Expanding your business into the United States can be an exciting and profitable venture. However, non-residents face unique challenges when it comes to choosing the right business structure. Making the correct choice is crucial, as it affects various aspects of the business, including taxation, liability, and the ability to raise capital.

Understanding business structures
Before delving into which structures might be best for non-residents, it's essential to understand the primary types of business entities available in the US:
- Sole Proprietorship: Owned and operated by a single individual, this structure offers simplicity but comes with unlimited personal liability.
- Partnership: This involves two or more individuals sharing ownership, responsibilities, and profits, but it also implies sharing liabilities.
- Corporation (C Corp): A separate legal entity that limits the owners' liability but is subject to double taxation on profits.
- S Corporation (S Corp): Similar to a C Corp but with tax benefits, only available to US citizens or residents.
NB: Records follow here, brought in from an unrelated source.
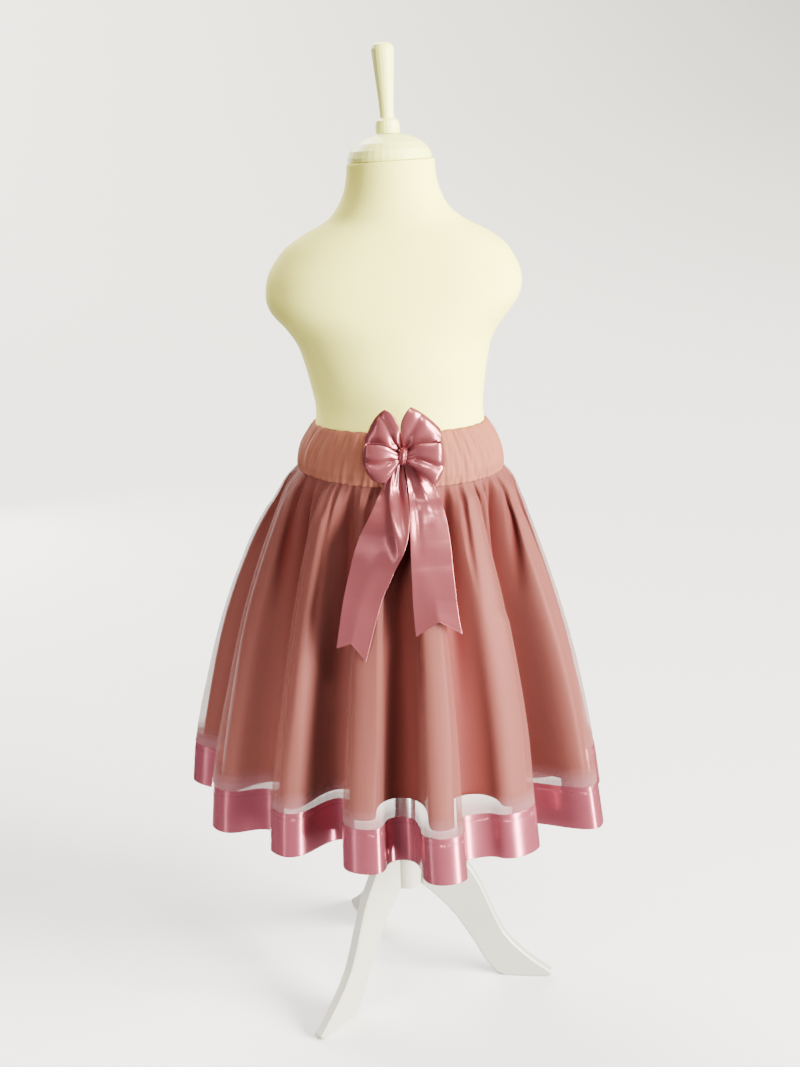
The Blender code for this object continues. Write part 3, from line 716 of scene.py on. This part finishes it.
# ---------------------------------------------------------------- shape helpers
def smooth_between(at, places, values):
    """A smooth curve through values at rising places, read at the places in at."""
    places, values = np.asarray(places, float), np.asarray(values, float)
    slope = np.gradient(values, places)
    right = np.clip(np.searchsorted(places, at, side="right"), 1, len(places) - 1)
    left = right - 1
    span = places[right] - places[left]
    part = np.clip((at - places[left]) / span, 0.0, 1.0)
    return ((1 + 2 * part) * (1 - part) ** 2 * values[left] + part * (1 - part) ** 2 * span * slope[left]
            + part ** 2 * (3 - 2 * part) * values[right] - part ** 2 * (1 - part) * span * slope[right])


def column(rows, name, at):
    """One named column of a table, read smoothly at heights."""
    rising = sorted(rows, key=lambda row: row["height"])
    return smooth_between(at, [row["height"] for row in rising], [row[name] for row in rising])


def columns_of(rows, heights):
    """Every column of a table but the height, read smoothly, each standing upright."""
    return {name: column(rows, name, heights)[:, None] for name in rows[0] if name != "height"}


def window(share, start, end, soft=0.12, quick=1.0):
    """Rises from 0 to 1 after start and falls back before end."""
    rise = np.clip((share - start + soft * 0.3 * quick) / (soft * quick), 0, 1)
    fall = np.clip((end - share) / (soft * 1.6), 0, 1)
    return rise * rise * (3 - 2 * rise) * fall * fall * (3 - 2 * fall)


def squared(side, front, square):
    """The reach of a rounded rectangle, where square 2 is an ellipse."""
    return (np.abs(side) ** square + np.abs(front) ** square) ** (-1 / square)


def moved_out(points, distance, around=False):
    """A grid of points moved along its outward direction."""
    if around:
        along = np.roll(points, -1, axis=1) - np.roll(points, 1, axis=1)
    else:
        along = np.gradient(points, axis=1)
    rise = -np.gradient(points, axis=0)
    outward = np.cross(along, rise)
    outward /= np.maximum(np.linalg.norm(outward, axis=2, keepdims=True), 1e-12)
    return points + outward * np.broadcast_to(distance, points.shape[:2])[..., None]


def with_edges(shares, inset=0.012):
    """Shares from first to last, with one more close to each end to keep the rims crisp."""
    first, last = shares[0], shares[-1]
    close = inset * (last - first)
    return np.concatenate([[first, first + close], shares[1:-1], [last - close, last]])


def lengths(points, axis):
    """Distance travelled along the grid's rows or columns."""
    steps = np.linalg.norm(np.diff(points, axis=axis), axis=2)
    start = np.zeros_like(np.take(steps, [0], axis=axis))
    return np.cumsum(np.concatenate([start, steps], axis=axis), axis=axis)


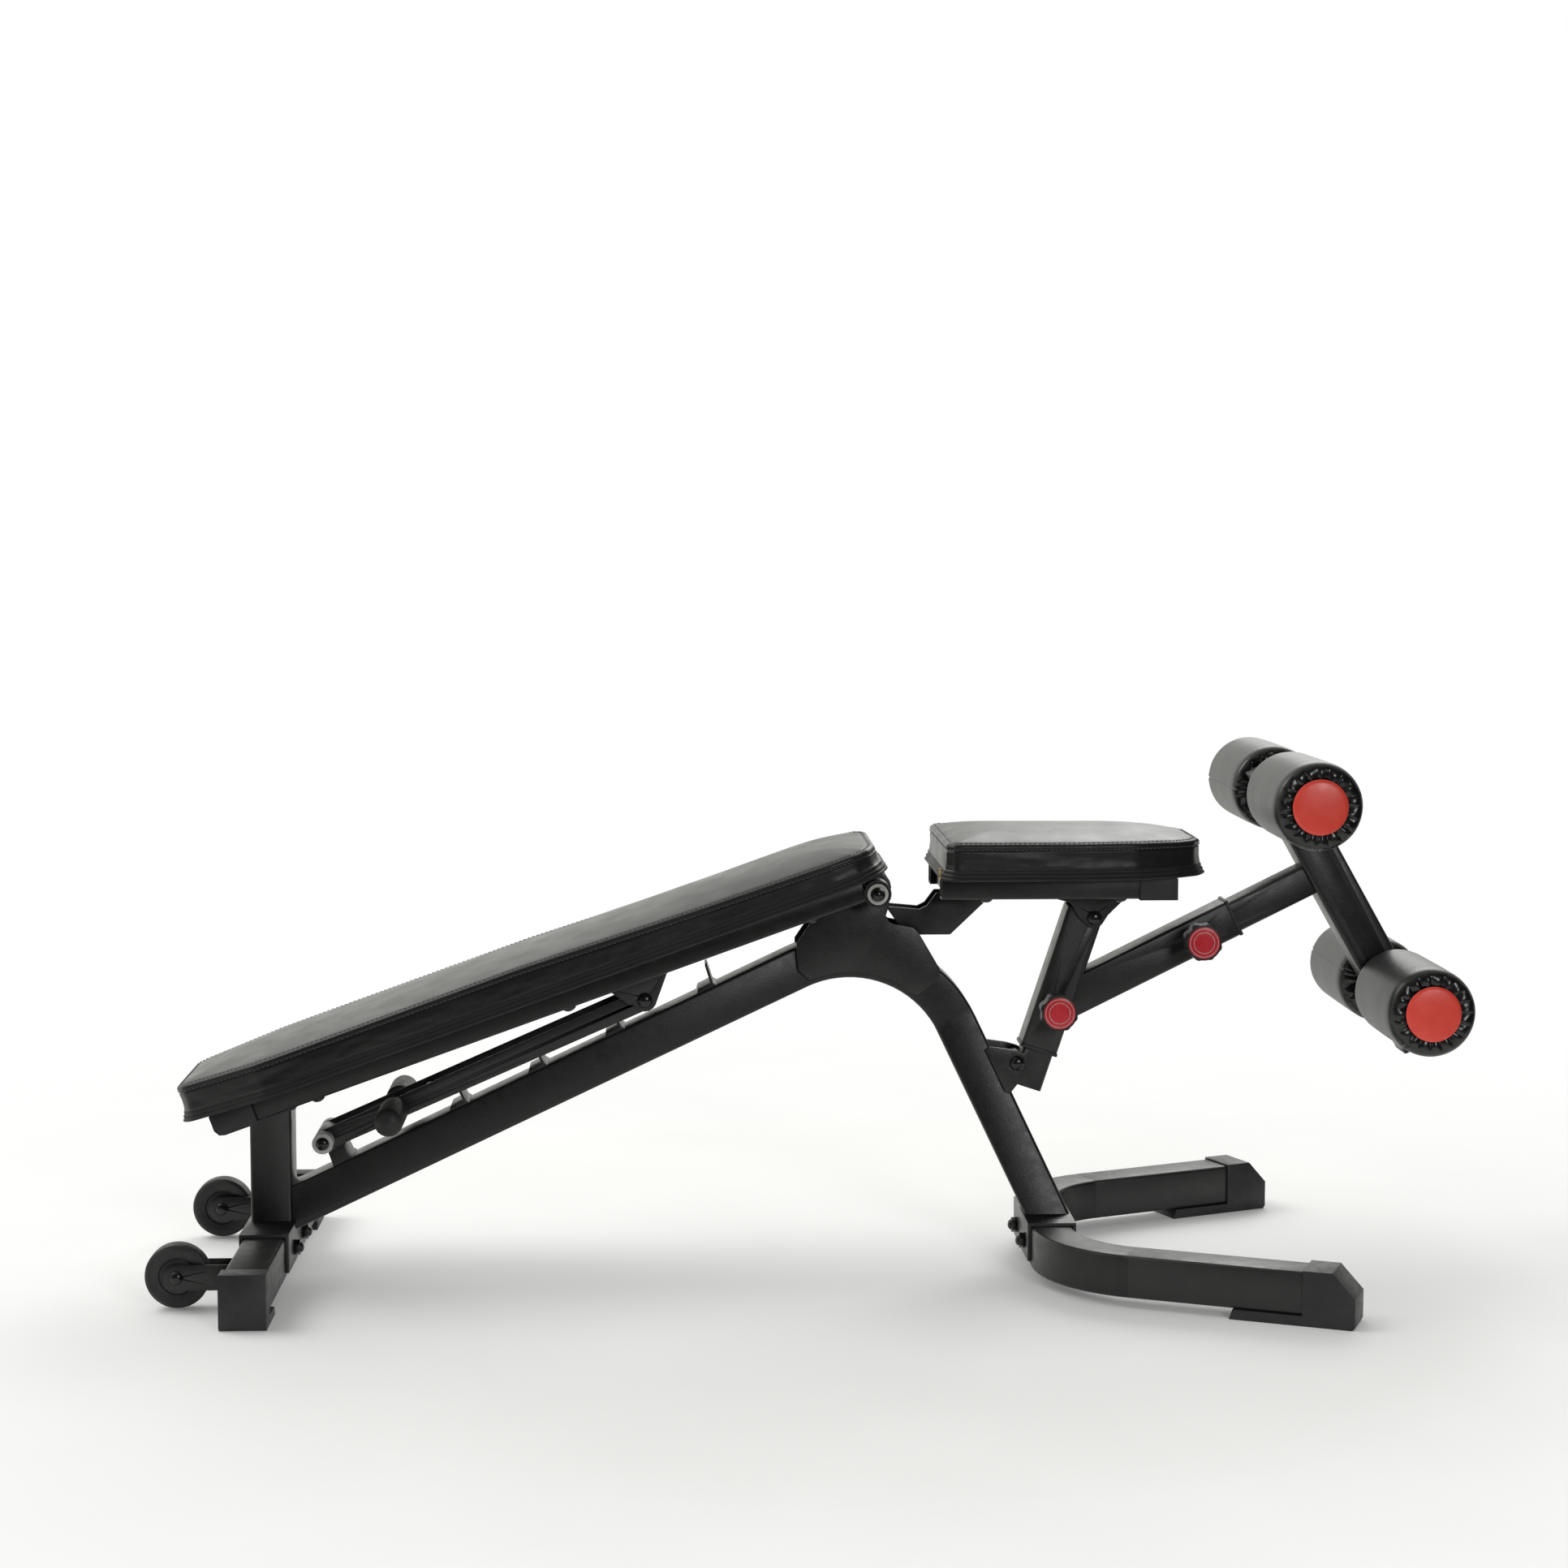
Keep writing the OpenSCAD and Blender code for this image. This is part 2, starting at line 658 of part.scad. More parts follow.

- Limited Liability Company (LLC): Combines the benefits of both corporations and partnerships, offering limited liability with flexible tax options.
Factors to consider
When non-residents are choosing the right business structure, several critical factors should be considered:
1. Liability protection:
Non-residents must consider the level of personal liability they're willing to assume. Corporations and LLCs offer limited personal liability protection, shielding personal assets from business debts and claims.
2. Taxation:
The taxation implications of each business structure vary significantly. For example, C Corps face double taxation, whereas LLCs offer flexible tax options, including the possibility of being taxed as a partnership or corporation. Non-residents should consult with tax professionals to navigate complex US tax laws and treaties.
3. Ease of formation and maintenance:
Forming and maintaining different business structures vary in complexity and cost. While sole proprietorships and partnerships are relatively simple and inexpensive to establish, corporations and LLCs require more formalized procedures and compliance with ongoing regulatory requirements.
4. Ownership and management:
Non-residents should consider how easily they can manage and control their business from abroad. Structures like LLCs offer flexible management options, while corporations involve stricter governance rules.
5. Ability to raise capital:
Raising capital can be easier for certain business structures. Corporations, particularly C Corps, have more opportunities to attract investors due to their ability to issue shares. LLCs also offer investment flexibility but may come with more limitations compared to corporations.
Business structures for non-residents
Given the considerations mentioned, two business structures stand out as suitable options for non-residents:
Limited Liability Company (LLC)
An LLC is often the most popular choice for non-residents due to its flexibility and the combination of the favorable aspects of both corporations and partnerships. Some advantages of choosing an LLC include:
- Limited liability: Protecting personal assets from business liabilities.
- Tax flexibility: Electing to be taxed as a sole proprietorship, partnership, or corporation.
- Fewer regulatory requirements: Fewer compliance formalities compared to corporations, making it easier to manage from abroad.
- Flexibility in membership: Allowing non-residents to be members without restrictions.
Corporation (C Corp)
While more complex to establish and maintain, a C Corp may be an appropriate choice for non-residents looking to offer shares and raise significant capital. Some benefits include:
- Limited liability: Owners are not personally liable for business debts.
- Attracting investors: Easier to issue shares and attract both domestic and international investors.
- Perpetual existence: Continuing to operate even if ownership or management changes.
Corporations do come with stricter regulatory requirements and the burden of double taxation, but they provide a solid framework for larger-scale business operations and growth.
Conclusion
Deciding on the right business structure is a critical step for non-residents venturing into the US market. While both LLCs and C Corps offer unique advantages, the choice ultimately depends on specific business needs, objectives, and personal circumstances. Non-residents should conduct thorough research and consult legal and tax professionals to ensure their business structure aligns with their goals.